PROVIDED MATERIAL:
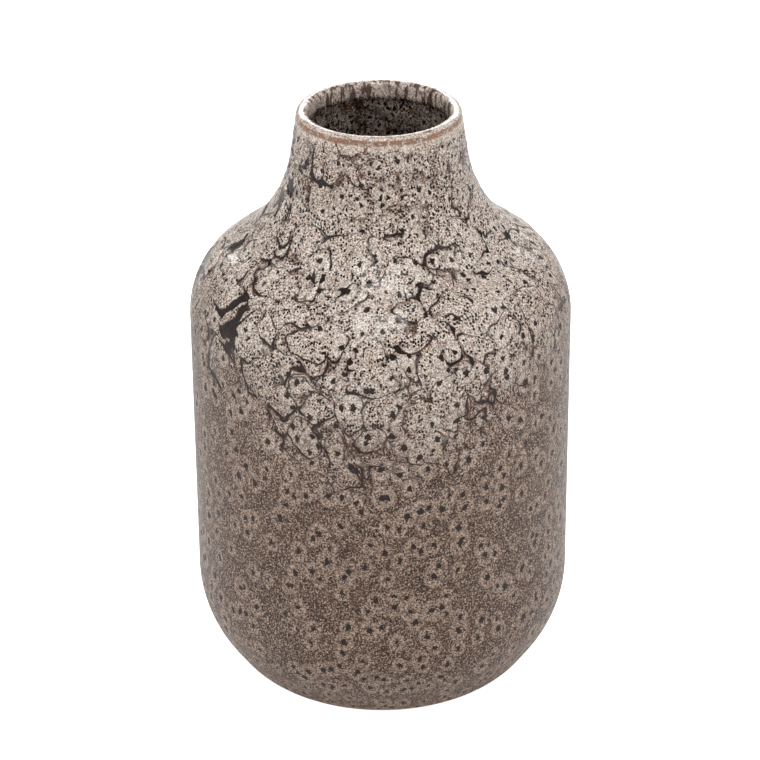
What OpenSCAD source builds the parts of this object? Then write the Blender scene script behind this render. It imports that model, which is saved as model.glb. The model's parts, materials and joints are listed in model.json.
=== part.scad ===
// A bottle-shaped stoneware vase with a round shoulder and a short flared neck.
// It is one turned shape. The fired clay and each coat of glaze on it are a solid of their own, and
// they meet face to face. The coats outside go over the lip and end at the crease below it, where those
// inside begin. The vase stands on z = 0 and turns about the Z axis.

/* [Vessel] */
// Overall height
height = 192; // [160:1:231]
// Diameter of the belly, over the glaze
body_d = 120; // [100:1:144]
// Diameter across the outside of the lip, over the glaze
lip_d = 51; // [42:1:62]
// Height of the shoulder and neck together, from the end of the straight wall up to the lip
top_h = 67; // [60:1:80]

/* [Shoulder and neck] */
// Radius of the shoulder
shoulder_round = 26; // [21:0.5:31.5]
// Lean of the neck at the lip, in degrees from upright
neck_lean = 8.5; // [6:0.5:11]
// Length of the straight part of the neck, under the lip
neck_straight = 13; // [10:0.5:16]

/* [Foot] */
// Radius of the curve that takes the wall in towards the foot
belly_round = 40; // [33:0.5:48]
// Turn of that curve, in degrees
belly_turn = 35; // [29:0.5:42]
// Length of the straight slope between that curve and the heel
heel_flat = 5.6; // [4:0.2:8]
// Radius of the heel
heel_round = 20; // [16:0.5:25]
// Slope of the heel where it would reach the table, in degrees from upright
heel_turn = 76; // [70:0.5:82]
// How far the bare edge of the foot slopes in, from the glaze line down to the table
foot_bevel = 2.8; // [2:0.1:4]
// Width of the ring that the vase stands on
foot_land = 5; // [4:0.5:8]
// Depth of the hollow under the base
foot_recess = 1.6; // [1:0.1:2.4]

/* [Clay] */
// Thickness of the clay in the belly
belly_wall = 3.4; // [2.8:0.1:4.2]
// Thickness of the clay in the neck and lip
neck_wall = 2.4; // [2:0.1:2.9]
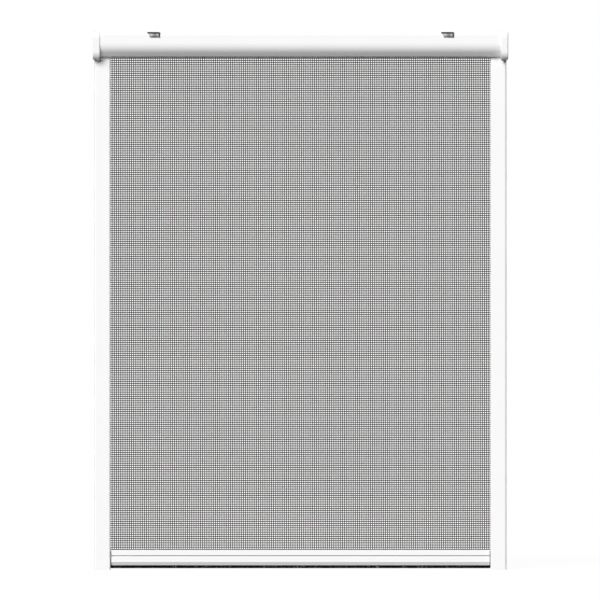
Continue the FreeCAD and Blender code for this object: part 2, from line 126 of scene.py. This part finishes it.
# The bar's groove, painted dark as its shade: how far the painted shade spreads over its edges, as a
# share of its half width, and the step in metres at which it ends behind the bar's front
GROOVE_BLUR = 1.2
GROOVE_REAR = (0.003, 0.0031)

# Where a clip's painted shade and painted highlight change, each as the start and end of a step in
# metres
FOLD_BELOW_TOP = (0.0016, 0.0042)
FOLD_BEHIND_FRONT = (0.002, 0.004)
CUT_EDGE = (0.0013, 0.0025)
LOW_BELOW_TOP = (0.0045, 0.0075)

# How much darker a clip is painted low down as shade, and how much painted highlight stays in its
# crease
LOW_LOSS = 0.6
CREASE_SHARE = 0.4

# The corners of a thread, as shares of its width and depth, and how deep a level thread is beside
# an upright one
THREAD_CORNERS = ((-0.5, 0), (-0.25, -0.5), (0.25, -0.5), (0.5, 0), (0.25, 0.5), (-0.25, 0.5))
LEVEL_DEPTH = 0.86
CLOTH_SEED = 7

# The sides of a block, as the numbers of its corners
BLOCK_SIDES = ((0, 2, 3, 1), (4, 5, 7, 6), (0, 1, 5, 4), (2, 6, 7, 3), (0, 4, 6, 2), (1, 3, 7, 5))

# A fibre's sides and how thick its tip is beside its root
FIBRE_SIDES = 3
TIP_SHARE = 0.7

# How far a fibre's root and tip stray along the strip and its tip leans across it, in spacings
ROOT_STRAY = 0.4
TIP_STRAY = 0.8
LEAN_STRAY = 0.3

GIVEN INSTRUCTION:
Please quote every record above exactly as it appears.

CORRECT ANSWER:
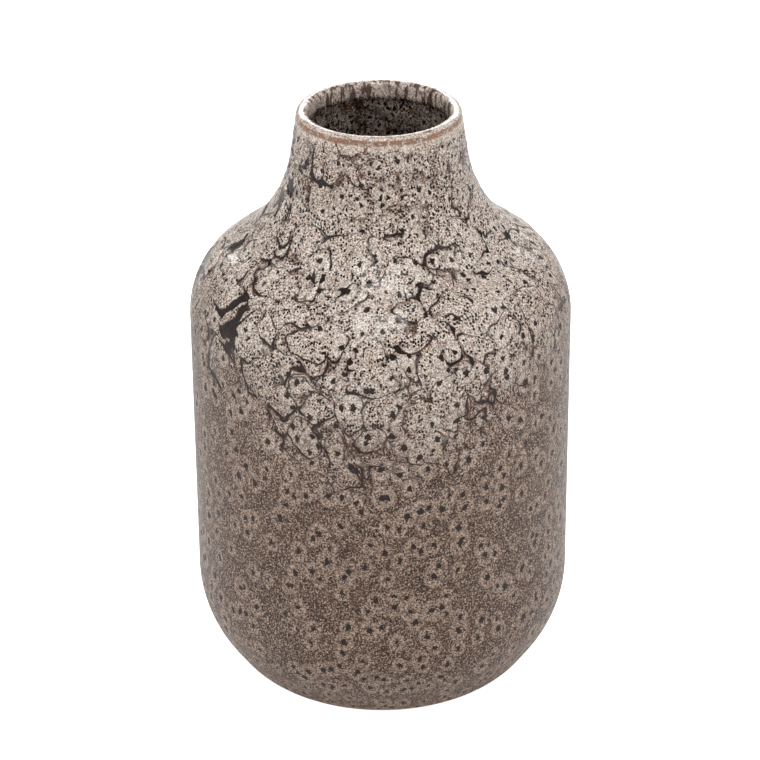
What OpenSCAD source builds the parts of this object? Then write the Blender scene script behind this render. It imports that model, which is saved as model.glb. The model's parts, materials and joints are listed in model.json.
=== part.scad ===
// A bottle-shaped stoneware vase with a round shoulder and a short flared neck.
// It is one turned shape. The fired clay and each coat of glaze on it are a solid of their own, and
// they meet face to face. The coats outside go over the lip and end at the crease below it, where those
// inside begin. The vase stands on z = 0 and turns about the Z axis.

/* [Vessel] */
// Overall height
height = 192; // [160:1:231]
// Diameter of the belly, over the glaze
body_d = 120; // [100:1:144]
// Diameter across the outside of the lip, over the glaze
lip_d = 51; // [42:1:62]
// Height of the shoulder and neck together, from the end of the straight wall up to the lip
top_h = 67; // [60:1:80]

/* [Shoulder and neck] */
// Radius of the shoulder
shoulder_round = 26; // [21:0.5:31.5]
// Lean of the neck at the lip, in degrees from upright
neck_lean = 8.5; // [6:0.5:11]
// Length of the straight part of the neck, under the lip
neck_straight = 13; // [10:0.5:16]

/* [Foot] */
// Radius of the curve that takes the wall in towards the foot
belly_round = 40; // [33:0.5:48]
// Turn of that curve, in degrees
belly_turn = 35; // [29:0.5:42]
// Length of the straight slope between that curve and the heel
heel_flat = 5.6; // [4:0.2:8]
// Radius of the heel
heel_round = 20; // [16:0.5:25]
// Slope of the heel where it would reach the table, in degrees from upright
heel_turn = 76; // [70:0.5:82]
// How far the bare edge of the foot slopes in, from the glaze line down to the table
foot_bevel = 2.8; // [2:0.1:4]
// Width of the ring that the vase stands on
foot_land = 5; // [4:0.5:8]
// Depth of the hollow under the base
foot_recess = 1.6; // [1:0.1:2.4]

/* [Clay] */
// Thickness of the clay in the belly
belly_wall = 3.4; // [2.8:0.1:4.2]
// Thickness of the clay in the neck and lip
neck_wall = 2.4; // [2:0.1:2.9]
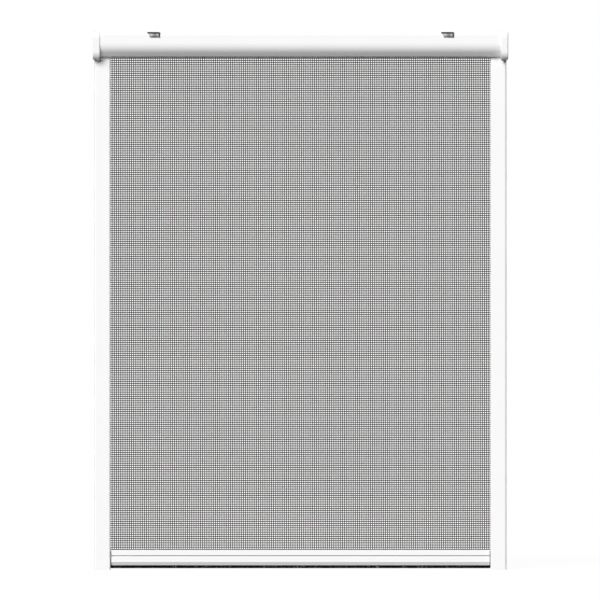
Continue the FreeCAD and Blender code for this object: part 2, from line 126 of scene.py. This part finishes it.
# The bar's groove, painted dark as its shade: how far the painted shade spreads over its edges, as a
# share of its half width, and the step in metres at which it ends behind the bar's front
GROOVE_BLUR = 1.2
GROOVE_REAR = (0.003, 0.0031)

# Where a clip's painted shade and painted highlight change, each as the start and end of a step in
# metres
FOLD_BELOW_TOP = (0.0016, 0.0042)
FOLD_BEHIND_FRONT = (0.002, 0.004)
CUT_EDGE = (0.0013, 0.0025)
LOW_BELOW_TOP = (0.0045, 0.0075)

# How much darker a clip is painted low down as shade, and how much painted highlight stays in its
# crease
LOW_LOSS = 0.6
CREASE_SHARE = 0.4

# The corners of a thread, as shares of its width and depth, and how deep a level thread is beside
# an upright one
THREAD_CORNERS = ((-0.5, 0), (-0.25, -0.5), (0.25, -0.5), (0.5, 0), (0.25, 0.5), (-0.25, 0.5))
LEVEL_DEPTH = 0.86
CLOTH_SEED = 7

# The sides of a block, as the numbers of its corners
BLOCK_SIDES = ((0, 2, 3, 1), (4, 5, 7, 6), (0, 1, 5, 4), (2, 6, 7, 3), (0, 4, 6, 2), (1, 3, 7, 5))

# A fibre's sides and how thick its tip is beside its root
FIBRE_SIDES = 3
TIP_SHARE = 0.7

# How far a fibre's root and tip stray along the strip and its tip leans across it, in spacings
ROOT_STRAY = 0.4
TIP_STRAY = 0.8
LEAN_STRAY = 0.3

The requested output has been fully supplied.